Counsel for the Second Respondent:

Mr A Woods

Solicitor for the Second Respondent:

Lander & Rogers

Counsel for the Third Respondent:

Ms S Scott

Solicitor for the Third Respondent:

Mahony Law

ORDERS

NSD 1195 of 2017

BETWEEN:

JONATHAN MORRIS

Applicant

AND:

MCCONAGHY AUSTRALIA PTY LTD ACN 52 168 218 380

First Respondent

MC2 COMPOSITES LTD (A COMPANY INCORPORATED IN THE CAYMAN ISLANDS)

Second Respondent

MARK EVANS

Third Respondent

TIGER YACHT MANAGEMENT LTD (A COMPANY INCORPORATED IN THE CAYMAN ISLANDS)

Fourth Respondent

JUDGE:

PERRAM J

DATE OF ORDER:

19 OCTOBER 2018

THE COURT ORDERS THAT:

1.    The Second Respondent pay the Applicant’s costs of Prayer 1 of the interlocutory application filed 27 July 2018 on an indemnity basis payable forthwith.

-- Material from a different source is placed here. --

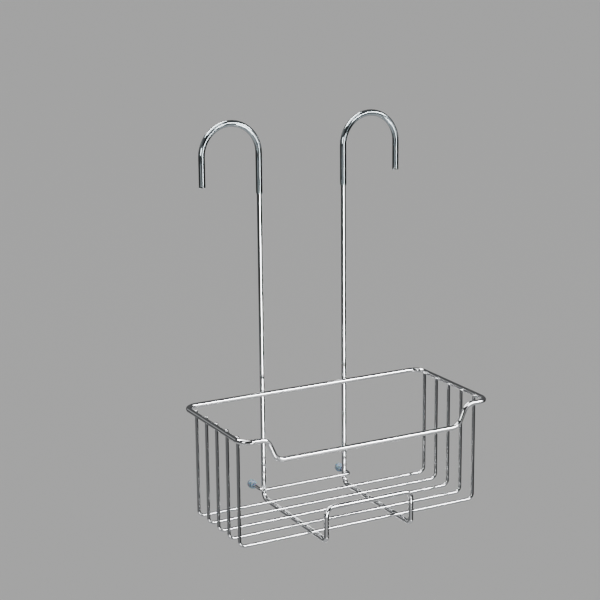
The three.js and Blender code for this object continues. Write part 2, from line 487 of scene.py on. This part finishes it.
def add_weld(bm, one, two, along_one, along_two, radius_one, radius_two, reach):
    """The fillet between two crossing wires, out to where the gap between them is reach."""
    normal = (two - one).normalized()
    distance = (two - one).length
    side = normal.cross(along_one)

    def heights(p, q):
        low = math.sqrt(max(radius_one**2 - q**2, 0))
        across = p * along_one + q * side
        off = (across - along_two * across.dot(along_two)).length
        high = distance - math.sqrt(max(radius_two**2 - off**2, 0))
        return low, high

    def foot(turn, gap):
        near, far = 0.0, 2 * max(radius_one, radius_two)
        for _ in range(30):
            middle = (near + far) / 2
            low, high = heights(middle * math.cos(turn), middle * math.sin(turn))
            near, far = (middle, far) if high - low < gap else (near, middle)
        return near

    rings = [[] for _ in range(WELD_STEPS + 1)]
    phase = chance.uniform(0, 2 * math.pi)
    for k in range(WELD_TURNS):
        turn = 2 * math.pi * k / WELD_TURNS
        uneven = 1 + WAVE_DEPTHS[2] * math.sin(2 * turn + phase)
        uneven += WAVE_DEPTHS[5] * math.sin(5 * turn + 2 * phase)
        outer = foot(turn, reach * uneven)
        inner = foot(turn, WELD_WAIST * reach * uneven)
        for step in range(WELD_STEPS + 1):
            t = step / WELD_STEPS
            spread = outer - (outer - inner) * math.sin(math.pi * t)
            p, q = spread * math.cos(turn), spread * math.sin(turn)
            low, high = heights(p, q)
            height = (low - WELD_SINK) * (1 - t) + (high + WELD_SINK) * t
            rings[step].append(bm.verts.new(one + along_one * p + side * q + normal * height))
    join_rings(bm, rings)
    bm.faces.new(rings[0])
    bm.faces.new(rings[-1])


X, Y, Z = Vector((1, 0, 0)), Vector((0, 1, 0)), Vector((0, 0, 1))


def make_welds(name, slot, crossings):
    bm = bmesh.new()
    for one, two, along_one, along_two, radius_one, radius_two, reach in crossings:
        add_weld(
            bm, Vector(one), Vector(two), along_one, along_two, radius_one, radius_two,
            reach * chance.uniform(*REACH_SPREAD),
        )
    return make_piece(name, bm, weld_chrome, slot)


leg_welds, floor_welds, upright_welds = [], [], []
for y in wire_ys:
    for side in (-1, 1):
        leg_welds.append((
            (side * rim_x, y, rim_z), (side * leg_x, y, rim_z), Y, Z,
            frame_radius, wire_radius, THIN_WELD,
        ))
        floor_welds.append((
            (side * upright_x, y, skid_z), (side * upright_x, y, floor_z), Y, X,
            frame_radius, wire_radius, THIN_WELD,
        ))
for side in (-1, 1):
    upright_welds.append((
        (side * upright_x, 0, rim_z), (side * upright_x, rim_rear_y, rim_z), Z, X,
        frame_radius, frame_radius, THICK_WELD,
    ))
    upright_welds.append((
        (side * upright_x, 0, stretcher_z), (side * upright_x, stretcher_y, stretcher_z), Z, X,
        frame_radius, wire_radius, THIN_WELD,
    ))
make_welds("leg_welds", "rim_chrome", leg_welds)
make_welds("floor_welds", "frame_chrome", floor_welds)
make_welds("upright_welds", "frame_chrome", upright_welds)

# ---- Hook sleeves ------------------------------------------------------------------------------

SLEEVE_LIP = 0.18 * MM  # rounding of the cut ends


def hook_sleeve(name, side):
    points = route([
        (side * tip_x, 0, sleeve_tip_z, 0),
        (side * tip_x, 0, hook_z, hook_radius),
        (side * upright_x, 0, hook_z, hook_radius),
        (side * upright_x, 0, sleeve_low.z, 0),
    ])
    path = held_straight(shortened(points, SLEEVE_LIP))
    axes = axes_along(path, closed=False)
    bore = frame_radius + SLEEVE_BORE_CLEARANCE
    lip = quarter_round(SLEEVE_LIP)
    sections = [(p, a, sleeve_radius) for p, a in zip(path, axes)]
    for along, across in lip:
        sections.append((path[-1] + axes[-1][0] * along, axes[-1], sleeve_radius - across))
    for along, across in reversed(lip):
        sections.append((path[-1] + axes[-1][0] * along, axes[-1], bore + across))
    sections += [(p, a, bore) for p, a in reversed(list(zip(path, axes)))]
    for along, across in lip:
        sections.append((path[0] - axes[0][0] * along, axes[0], bore + across))
    for along, across in reversed(lip):
        sections.append((path[0] - axes[0][0] * along, axes[0], sleeve_radius - across))
    bm = bmesh.new()
    rings = [add_ring(bm, centre, at, size, THICK_SIDES) for centre, at, size in sections]
    join_rings(bm, rings, closed=True)
    return make_piece(f"{name}_tube", bm, clear_sleeve, "clear_sleeve", name)


sleeves = [hook_sleeve("hook_sleeve_left", -1), hook_sleeve("hook_sleeve_right", 1)]

# ---- Wall bumpers ------------------------------------------------------------------------------

BUMPER_SIDES = 48


def bumper(name):
    """A moulded cap: rolled lip where the wire goes in, full sides, and a flat end for the wall."""
    low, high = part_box(name)
    middle = (low + high) / 2
    length, widest = high.y - low.y, (high.x - low.x) / 2
    bore = wire_radius + 0.1 * MM
    outline = [
        (0.64, 0, bore), (0.04, 0, bore), (0.0, 0.32, bore), (0.0, 0.62, bore),
        (0.035, 0.72, 0), (0.09, 0.76, 0), (0.14, 0.75, 0), (0.18, 0.78, 0), (0.24, 0.87, 0),
        (0.32, 0.95, 0), (0.42, 0.995, 0), (0.52, 1.0, 0), (0.62, 0.98, 0), (0.72, 0.93, 0),
        (0.81, 0.86, 0), (0.89, 0.77, 0), (0.95, 0.68, 0), (0.985, 0.60, 0), (1.0, 0.52, 0),
        (1.0, 0.40, 0), (1.0, 0.2, 0),
    ]
    bm = bmesh.new()
    rings = []
    for along, share, inner in outline:
        radius = inner + (widest - inner) * share if inner else widest * share
        centre = Vector((middle.x, low.y + along * length, middle.z))
        rings.append(add_ring(bm, centre, (Y, X, Z), radius, BUMPER_SIDES))
    join_rings(bm, rings)
    bm.faces.new(rings[0])
    bm.faces.new(rings[-1])
    return make_piece(f"{name}_cap", bm, blue_bumper, "blue_bumper", name)


bumper("wall_bumper_left")
bumper("wall_bumper_right")

# ---- Floor and light ---------------------------------------------------------------------------

FLOOR_BELOW = 0.55  # the caddy hangs this far above the floor
FLOOR_RADIUS = 30
FLOOR_COLOUR = 0.78, 0.78, 0.772, 1
FLOOR_SUN = 1.6
FLOOR_SUN_ANGLE = math.radians(40)
BASKET_MIDDLE = Vector((0, (rim_front_y + rim_rear_y) / 2, (rim_z + floor_z) / 2))


def pale_floor():
    """A plain floor that the wires don't mirror and that isn't seen through the clear pieces."""
    bm = bmesh.new()
    bmesh.ops.create_circle(bm, cap_ends=True, segments=96, radius=FLOOR_RADIUS)
    mesh = bpy.data.meshes.new("floor")
    bm.to_mesh(mesh)
    bm.free()
    material, nodes, shader = new_material("floor")
    nodes.feed(shader.inputs["Base Color"], FLOOR_COLOUR)
    nodes.feed(shader.inputs["Roughness"], 0.95)
    mesh.materials.append(material)
    floor = bpy.data.objects.new("floor", mesh)
    bpy.context.scene.collection.objects.link(floor)
    floor.location.z = cad_low.z - FLOOR_BELOW
    floor.visible_glossy = False
    floor.visible_shadow = False
    floor.visible_transmission = False
    return floor


def aimed_lamp(light, place, target, receivers):
    """The light as an object at place, turned to target, that lights only the receivers."""
    lamp = bpy.data.objects.new(light.name, light)
    bpy.context.scene.collection.objects.link(lamp)
    lamp.location = place
    lamp.rotation_mode = "QUATERNION"
    lamp.rotation_quaternion = (Vector(target) - Vector(place)).to_track_quat("-Z", "Y")
    lamp.visible_camera = False
    group = bpy.data.collections.new(f"{light.name}_receivers")
    for piece in receivers:
        group.objects.link(piece)
    lamp.light_linking.receiver_collection = group


def softbox(name, round_, up, distance, width, height, radiance, receivers):
    """A rectangular light seen from the basket at round_ and up degrees, facing it."""
    around, above = math.radians(round_), math.radians(up)
    level = math.cos(above)
    towards = Vector((math.sin(around) * level, -math.cos(around) * level, math.sin(above)))
    light = bpy.data.lights.new(name, "AREA")
    light.shape = "RECTANGLE"
    light.size, light.size_y = width, height
    light.energy = radiance * math.pi * width * height
    aimed_lamp(light, BASKET_MIDDLE + towards * distance, BASKET_MIDDLE, receivers)


def floor_light(floor):
    light = bpy.data.lights.new("floor_light", "SUN")
    light.energy = FLOOR_SUN
    light.angle = FLOOR_SUN_ANGLE
    aimed_lamp(light, (-1, -1, 3), (0, 0, 0), [floor])


# The room that the chrome mirrors. Spans are in degrees: round the vertical from the front (-Y) towards
# the right (+X), and up from the horizon.
HORIZON = -6, -4
NEAR_FLOOR, LEVEL = 0.145, 0.04  # brightness low down, and just under the horizon
NEAR_FLOOR_TO_LEVEL = -19, -11
DARK_CORNER, DARK_CORNER_ROUND = 0.012, (20, 120)
UNDERFOOT, UNDERFOOT_BELOW = 0.45, (-36, -26)
WALLS = 0.10
PALE_WALL, PALE_WALL_ROUND = 0.75, (10, 75)
CEILING, WALLS_TO_CEILING = 0.09, (22, 27)
DOORWAY, DOORWAY_ROUND, DOORWAY_TOP = 0.01, (-48, 8), (32, 38)
REAR_PANEL, REAR_PANEL_ROUND, REAR_PANEL_UP = 0.5, (-164, -142), (8, 20)
DAYLIGHT = 0.97, 0.985, 1.0, 1


def studio_world():
    """A dim room with a pale wall to the front right, and dark stretches that draw lines on the chrome."""
    world = bpy.data.worlds.new("studio")
    bpy.context.scene.world = world
    world.use_nodes = True
    nodes = Nodes(world.node_tree)
    direction = nodes.add("ShaderNodeTexCoord").outputs["Generated"]
    parts = nodes.add("ShaderNodeSeparateXYZ", {"Vector": direction}).outputs
    up = nodes.math("MULTIPLY", nodes.math("ARCSINE", parts["Z"]), math.degrees(1))
    front = nodes.math("MULTIPLY", parts["Y"], -1.0)
    round_ = nodes.math("MULTIPLY", nodes.math("ARCTAN2", parts["X"], front), math.degrees(1))

    low = nodes.ramp(up, *NEAR_FLOOR_TO_LEVEL, NEAR_FLOOR, LEVEL)
    low = nodes.mix(nodes.window(round_, *DARK_CORNER_ROUND, 6), low, DARK_CORNER)
    low = nodes.mix(nodes.ramp(up, *UNDERFOOT_BELOW, 1, 0), low, UNDERFOOT)
    high = nodes.mix(nodes.window(round_, *PALE_WALL_ROUND, 5), WALLS, PALE_WALL)
    high = nodes.mix(nodes.ramp(up, *WALLS_TO_CEILING), high, CEILING)
    doorway = nodes.window(round_, *DOORWAY_ROUND, 4)
    doorway = nodes.math("MULTIPLY", doorway, nodes.ramp(up, *DOORWAY_TOP, 1, 0))
    high = nodes.mix(doorway, high, DOORWAY)
    panel = nodes.window(round_, *REAR_PANEL_ROUND, 5)
    panel = nodes.math("MULTIPLY", panel, nodes.window(up, *REAR_PANEL_UP, 4))
    high = nodes.mix(panel, high, REAR_PANEL)
    value = nodes.mix(nodes.ramp(up, *HORIZON), low, high)
    background = nodes.add("ShaderNodeBackground", {"Color": DAYLIGHT, "Strength": value})
    nodes.add("ShaderNodeOutputWorld", {"Surface": background.outputs[0]})


studio_world()
floor_light(pale_floor())

# Each light: name, degrees round and up, distance, width, height, radiance, and the pieces it lights.
SOFTBOXES = [
    ("top_softbox", 36, 33, 1.9, 2.0, 0.36, 40, pieces),
    ("overhead_softbox", -70, 72, 1.7, 0.6, 1.2, 2.5, pieces),
    ("left_softbox", -62, 15, 1.5, 0.46, 0.42, 9, pieces),
    ("low_glint", -3, -32, 1.6, 0.5, 0.2, 9, pieces),
    ("back_softbox", -160, 54, 1.6, 1.5, 0.45, 14, pieces),
    ("front_strip", -4, -13.6, 4.46, 1.8, 1.18, 22, [hanger]),
    ("riser_fill", -10, -24.8, 3.2, 8.0, 0.5, 0.26, [hanger]),
    ("bend_glint", -75, 44, 1.6, 0.8, 0.3, 8, [hanger]),
    ("back_strip", 151, -18, 1.5, 0.3, 0.7, 8, [hanger]),
    ("rim_fill", 28, -12, 1.6, 0.42, 1.8, 0.85, [rim]),
    ("slant_glint", -3, -25, 1.6, 0.5, 0.26, 7, [rim]),
    ("sleeve_strip", 18, -8, 1.35, 0.24, 0.8, 14, sleeves),
    ("sleeve_fill", -70, -8, 1.35, 1.1, 0.5, 0.36, sleeves),
]
for settings in SOFTBOXES:
    softbox(*settings)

Note:    Entry of orders is dealt with in Rule 39.32 of the Federal Court Rules 2011.

REASONS FOR JUDGMENT

PERRAM J:

1    On 10 October 2018 I determined an application by the Applicant for deemed service on the Second Respondent: Morris v McConaghy Australia Pty Ltd (No 4) [2018] FCA 1516. The Second Respondent (‘MC2’) is incorporated in the Cayman Islands. In the circumstances which were set out in those reasons, it appeared that it had not been correctly served through no fault of the Applicant. Following argument, I concluded that r 10.48 of the Federal Court Rules 2011 (Cth) did not permit an order for deemed service to be made because the matters which would enliven that rule had not been made out. At [22] of the reasons for judgment I foreshadowed that I would entertain an application that MC2 and some of the persons standing behind it should have to pay the Applicant’s costs of the application for deemed service.

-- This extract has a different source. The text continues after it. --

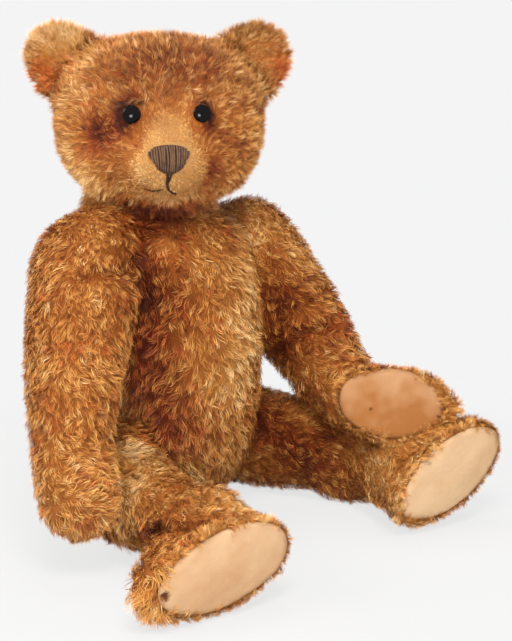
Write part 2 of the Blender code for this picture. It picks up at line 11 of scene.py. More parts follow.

2    When the matter was called on today, Mr Cox SC, who appeared for the Applicant, indicated that he did not wish at this time to proceed in relation to the persons who stood behind MC2, but he did pursue an application for indemnity costs in relation to MC2 itself. Mr Woods, who appeared on a conditional basis for MC2, pointed out that the application which had been brought by the Applicant had been unsuccessful and that his client had succeeded in resisting the deemed service application. The ordinary rule was that costs follow the event and it followed that, far from the appropriate order being one that would require his client to meet the Applicant’s costs on an indemnity basis, the correct order was that the Applicant should pay MC2’s costs.

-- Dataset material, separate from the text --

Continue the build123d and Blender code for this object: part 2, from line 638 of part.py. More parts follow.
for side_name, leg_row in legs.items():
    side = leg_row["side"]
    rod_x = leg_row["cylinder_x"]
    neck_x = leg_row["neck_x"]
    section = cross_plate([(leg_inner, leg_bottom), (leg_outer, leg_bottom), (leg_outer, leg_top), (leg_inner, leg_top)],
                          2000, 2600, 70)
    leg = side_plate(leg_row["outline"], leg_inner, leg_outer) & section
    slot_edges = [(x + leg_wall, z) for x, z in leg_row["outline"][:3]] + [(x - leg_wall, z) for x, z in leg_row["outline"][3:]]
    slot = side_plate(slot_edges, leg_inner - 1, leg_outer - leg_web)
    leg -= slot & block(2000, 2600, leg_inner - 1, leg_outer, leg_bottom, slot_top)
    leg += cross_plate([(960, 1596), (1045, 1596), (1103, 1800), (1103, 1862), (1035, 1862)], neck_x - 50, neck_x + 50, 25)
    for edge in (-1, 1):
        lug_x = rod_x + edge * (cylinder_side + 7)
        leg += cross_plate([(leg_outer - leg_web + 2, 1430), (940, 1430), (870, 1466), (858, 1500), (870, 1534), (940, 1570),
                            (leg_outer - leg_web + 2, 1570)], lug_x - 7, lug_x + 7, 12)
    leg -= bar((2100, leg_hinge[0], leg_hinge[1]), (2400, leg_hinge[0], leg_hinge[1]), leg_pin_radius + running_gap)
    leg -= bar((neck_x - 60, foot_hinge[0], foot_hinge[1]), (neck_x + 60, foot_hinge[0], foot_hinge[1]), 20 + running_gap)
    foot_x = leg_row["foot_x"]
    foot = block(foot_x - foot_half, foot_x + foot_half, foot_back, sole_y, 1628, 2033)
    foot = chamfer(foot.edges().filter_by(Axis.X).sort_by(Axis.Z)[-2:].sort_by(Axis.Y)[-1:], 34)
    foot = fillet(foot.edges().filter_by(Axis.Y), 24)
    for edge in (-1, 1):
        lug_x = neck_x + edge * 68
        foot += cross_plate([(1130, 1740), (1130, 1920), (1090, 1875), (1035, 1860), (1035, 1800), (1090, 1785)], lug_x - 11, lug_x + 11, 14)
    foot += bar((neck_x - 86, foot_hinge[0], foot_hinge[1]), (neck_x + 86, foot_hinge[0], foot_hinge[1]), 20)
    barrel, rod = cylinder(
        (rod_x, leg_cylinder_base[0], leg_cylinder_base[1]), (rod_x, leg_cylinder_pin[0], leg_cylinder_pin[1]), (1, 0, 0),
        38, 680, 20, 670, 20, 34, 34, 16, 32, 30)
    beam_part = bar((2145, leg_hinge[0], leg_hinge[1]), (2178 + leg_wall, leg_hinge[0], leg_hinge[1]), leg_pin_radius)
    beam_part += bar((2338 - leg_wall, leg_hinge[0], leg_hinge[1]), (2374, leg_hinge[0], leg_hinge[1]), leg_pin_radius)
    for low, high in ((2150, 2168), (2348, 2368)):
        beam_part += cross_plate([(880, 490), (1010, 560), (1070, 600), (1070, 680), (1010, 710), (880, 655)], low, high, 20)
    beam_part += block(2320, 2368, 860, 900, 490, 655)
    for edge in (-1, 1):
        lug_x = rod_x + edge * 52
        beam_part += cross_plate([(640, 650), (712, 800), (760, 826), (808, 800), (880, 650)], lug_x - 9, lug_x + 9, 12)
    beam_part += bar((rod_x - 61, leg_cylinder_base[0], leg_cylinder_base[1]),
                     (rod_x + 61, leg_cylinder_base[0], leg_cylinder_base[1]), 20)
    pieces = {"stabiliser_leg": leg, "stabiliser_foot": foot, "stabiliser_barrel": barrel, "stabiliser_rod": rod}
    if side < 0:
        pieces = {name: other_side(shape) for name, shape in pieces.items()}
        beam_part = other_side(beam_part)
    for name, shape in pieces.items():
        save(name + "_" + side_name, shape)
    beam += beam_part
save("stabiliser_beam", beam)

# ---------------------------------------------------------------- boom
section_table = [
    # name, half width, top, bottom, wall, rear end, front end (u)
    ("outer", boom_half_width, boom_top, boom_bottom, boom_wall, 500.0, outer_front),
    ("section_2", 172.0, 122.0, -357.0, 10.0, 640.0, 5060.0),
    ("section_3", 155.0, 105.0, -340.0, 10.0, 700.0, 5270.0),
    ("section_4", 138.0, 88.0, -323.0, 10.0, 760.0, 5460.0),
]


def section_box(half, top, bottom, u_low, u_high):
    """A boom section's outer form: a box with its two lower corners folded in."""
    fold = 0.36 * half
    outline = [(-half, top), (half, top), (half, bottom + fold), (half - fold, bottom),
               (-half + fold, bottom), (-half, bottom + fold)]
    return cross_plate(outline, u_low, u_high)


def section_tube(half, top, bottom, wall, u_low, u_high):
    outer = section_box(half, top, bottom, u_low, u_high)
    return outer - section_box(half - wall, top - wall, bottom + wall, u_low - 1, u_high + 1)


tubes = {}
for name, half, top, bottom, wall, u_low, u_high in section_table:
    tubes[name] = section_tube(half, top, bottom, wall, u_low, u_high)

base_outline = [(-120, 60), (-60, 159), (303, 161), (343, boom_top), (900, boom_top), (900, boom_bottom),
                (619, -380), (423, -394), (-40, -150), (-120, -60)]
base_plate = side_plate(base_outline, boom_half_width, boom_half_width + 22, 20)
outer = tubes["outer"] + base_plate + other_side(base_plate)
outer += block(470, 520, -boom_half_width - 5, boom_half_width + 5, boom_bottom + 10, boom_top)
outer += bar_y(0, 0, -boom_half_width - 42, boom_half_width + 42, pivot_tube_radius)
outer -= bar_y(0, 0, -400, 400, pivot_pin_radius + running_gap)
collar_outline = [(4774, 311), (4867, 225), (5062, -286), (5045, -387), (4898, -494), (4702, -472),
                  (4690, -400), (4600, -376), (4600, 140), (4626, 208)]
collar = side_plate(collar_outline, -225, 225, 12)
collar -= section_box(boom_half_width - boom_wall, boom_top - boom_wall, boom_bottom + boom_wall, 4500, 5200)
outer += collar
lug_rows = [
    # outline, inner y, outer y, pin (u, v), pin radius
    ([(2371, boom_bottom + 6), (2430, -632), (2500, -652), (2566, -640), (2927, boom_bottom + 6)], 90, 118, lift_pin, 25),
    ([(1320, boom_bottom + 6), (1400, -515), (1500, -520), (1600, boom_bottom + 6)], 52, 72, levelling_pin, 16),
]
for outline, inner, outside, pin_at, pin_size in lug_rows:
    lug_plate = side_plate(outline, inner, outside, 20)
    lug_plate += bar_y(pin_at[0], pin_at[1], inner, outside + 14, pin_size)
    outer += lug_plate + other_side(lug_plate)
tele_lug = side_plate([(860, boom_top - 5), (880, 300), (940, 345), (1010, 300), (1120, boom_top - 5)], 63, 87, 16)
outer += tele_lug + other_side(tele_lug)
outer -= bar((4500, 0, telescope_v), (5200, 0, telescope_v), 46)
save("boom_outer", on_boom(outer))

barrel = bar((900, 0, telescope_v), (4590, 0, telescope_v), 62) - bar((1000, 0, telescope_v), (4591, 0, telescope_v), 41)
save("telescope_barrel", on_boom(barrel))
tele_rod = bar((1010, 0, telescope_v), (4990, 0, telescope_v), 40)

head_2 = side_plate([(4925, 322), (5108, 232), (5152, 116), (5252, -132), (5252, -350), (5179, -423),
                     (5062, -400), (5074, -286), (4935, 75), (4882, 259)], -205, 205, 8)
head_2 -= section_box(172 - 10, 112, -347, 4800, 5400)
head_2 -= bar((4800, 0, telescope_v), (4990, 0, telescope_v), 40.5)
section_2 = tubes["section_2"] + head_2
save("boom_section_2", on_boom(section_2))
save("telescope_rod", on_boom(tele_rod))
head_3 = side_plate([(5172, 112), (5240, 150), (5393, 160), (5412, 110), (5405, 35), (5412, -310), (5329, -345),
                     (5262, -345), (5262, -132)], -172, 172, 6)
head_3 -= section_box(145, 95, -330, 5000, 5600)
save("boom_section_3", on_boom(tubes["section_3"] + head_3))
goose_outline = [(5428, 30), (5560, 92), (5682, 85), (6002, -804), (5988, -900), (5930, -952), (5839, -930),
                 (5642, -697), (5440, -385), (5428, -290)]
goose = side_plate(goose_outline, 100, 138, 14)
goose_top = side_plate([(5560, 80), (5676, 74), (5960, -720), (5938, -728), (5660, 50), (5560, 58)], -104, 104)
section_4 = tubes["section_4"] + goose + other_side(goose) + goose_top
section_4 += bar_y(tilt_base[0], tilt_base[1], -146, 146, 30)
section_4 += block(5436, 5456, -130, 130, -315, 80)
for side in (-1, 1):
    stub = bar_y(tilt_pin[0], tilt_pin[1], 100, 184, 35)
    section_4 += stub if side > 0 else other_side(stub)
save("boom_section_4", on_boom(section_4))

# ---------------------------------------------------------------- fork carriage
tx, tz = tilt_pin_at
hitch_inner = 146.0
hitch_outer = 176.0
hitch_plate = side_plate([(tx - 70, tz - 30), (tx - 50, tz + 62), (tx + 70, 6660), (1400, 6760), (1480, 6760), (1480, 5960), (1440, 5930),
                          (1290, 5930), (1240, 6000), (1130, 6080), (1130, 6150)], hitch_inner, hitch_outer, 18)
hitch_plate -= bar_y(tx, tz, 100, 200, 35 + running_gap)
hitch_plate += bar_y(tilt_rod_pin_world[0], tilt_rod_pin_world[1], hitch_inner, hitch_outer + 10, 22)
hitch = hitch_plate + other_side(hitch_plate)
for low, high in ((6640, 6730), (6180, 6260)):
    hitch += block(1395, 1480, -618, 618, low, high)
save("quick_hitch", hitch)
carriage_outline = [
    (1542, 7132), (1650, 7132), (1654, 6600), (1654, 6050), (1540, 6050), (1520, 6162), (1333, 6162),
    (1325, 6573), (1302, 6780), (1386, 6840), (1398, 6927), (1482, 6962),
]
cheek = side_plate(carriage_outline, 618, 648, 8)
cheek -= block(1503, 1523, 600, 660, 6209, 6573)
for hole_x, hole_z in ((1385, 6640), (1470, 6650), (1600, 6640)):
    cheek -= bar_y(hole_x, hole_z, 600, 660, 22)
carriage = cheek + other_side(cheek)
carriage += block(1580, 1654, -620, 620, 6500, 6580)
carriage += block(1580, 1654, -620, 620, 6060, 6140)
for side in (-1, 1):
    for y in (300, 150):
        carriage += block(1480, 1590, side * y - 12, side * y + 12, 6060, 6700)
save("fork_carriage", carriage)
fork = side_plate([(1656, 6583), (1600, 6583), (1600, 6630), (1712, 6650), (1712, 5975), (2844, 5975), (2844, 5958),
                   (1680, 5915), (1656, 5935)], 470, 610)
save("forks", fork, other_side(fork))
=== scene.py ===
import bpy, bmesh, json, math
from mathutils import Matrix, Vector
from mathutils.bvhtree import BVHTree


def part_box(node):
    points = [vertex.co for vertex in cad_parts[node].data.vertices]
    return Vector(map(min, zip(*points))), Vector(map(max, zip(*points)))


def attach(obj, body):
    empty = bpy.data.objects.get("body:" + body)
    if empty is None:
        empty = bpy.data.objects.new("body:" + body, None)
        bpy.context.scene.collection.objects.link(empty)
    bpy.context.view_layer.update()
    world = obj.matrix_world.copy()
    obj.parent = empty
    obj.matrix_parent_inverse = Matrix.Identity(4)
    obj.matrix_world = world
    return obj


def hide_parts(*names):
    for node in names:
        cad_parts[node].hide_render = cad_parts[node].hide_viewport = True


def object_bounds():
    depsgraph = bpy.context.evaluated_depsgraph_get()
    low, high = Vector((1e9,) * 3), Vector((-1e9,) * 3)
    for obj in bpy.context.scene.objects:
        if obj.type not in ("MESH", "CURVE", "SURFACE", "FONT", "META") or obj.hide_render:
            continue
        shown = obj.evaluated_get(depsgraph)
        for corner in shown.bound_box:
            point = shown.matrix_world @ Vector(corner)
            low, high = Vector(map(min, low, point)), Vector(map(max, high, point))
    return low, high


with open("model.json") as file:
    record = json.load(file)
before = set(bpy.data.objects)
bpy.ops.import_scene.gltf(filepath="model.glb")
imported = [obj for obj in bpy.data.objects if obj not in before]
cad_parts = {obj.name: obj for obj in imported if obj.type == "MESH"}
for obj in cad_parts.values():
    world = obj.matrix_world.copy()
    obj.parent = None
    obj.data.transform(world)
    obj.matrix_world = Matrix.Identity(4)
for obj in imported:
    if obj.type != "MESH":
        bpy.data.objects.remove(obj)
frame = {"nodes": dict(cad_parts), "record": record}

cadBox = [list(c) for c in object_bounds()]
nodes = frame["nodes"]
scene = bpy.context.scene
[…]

3    Mr Cox submitted that the kind of conduct which was being displayed by MC2 ran contrary to provisions such as s 37M of the Federal Court of Australia Act 1976 (Cth). In commercial causes such as the present, the time had long passed when it was appropriate for ‘technical games’ such as those currently being engaged in by MC2 would be tolerated. In my view, there is force in the proposition that a technical game is being played here. MC2 was not correctly served in the Cayman Islands because the Chief Bailiff of the Grand Court of the Cayman Islands accidentally served the documentation at the wrong office, although on the correct road. This had nothing to do with the Applicant whatsoever.

4    The Applicant will now undoubtedly make a fresh application to a designated Authority in this country, which would be a Registrar of this Court, to arrange for service again. This will be a slow process. It will involve a Registrar of this Court contacting again the Grand Court of the Grand Cayman Islands and the same documents will again be conveyed to the Cayman Islands, where no doubt the same bailiff will go down the same road and, hopefully, this time serve the correct office. This is not how commercial litigation should be conducted. Although I accept the force of Mr Woods’ submission that, ordinarily, the rule is that costs follow the event, it seems to me that there are circumstances present in this case which probably justify a departure from the ordinary rule. In those circumstances, I do not think that costs should follow the event.

5    Further, it seems to me that what is taking place can be correctly characterised as a form of litigation misconduct of the kind described by Sheppard J in Colgate-Palmolive Company v Cussons Pty Limited [1993] FCA 801; 46 FCR 225 at 233. Therefore, it seems to me appropriate not only that the costs should not follow the event, but that MC2 should pay the Applicant’s costs of the deemed service application on an indemnity basis and forthwith. I grant the Applicant leave to present their costs for taxation.

I certify that the preceding five (5) numbered paragraphs are a true copy of the Reasons for Judgment herein of the Honourable Justice Perram.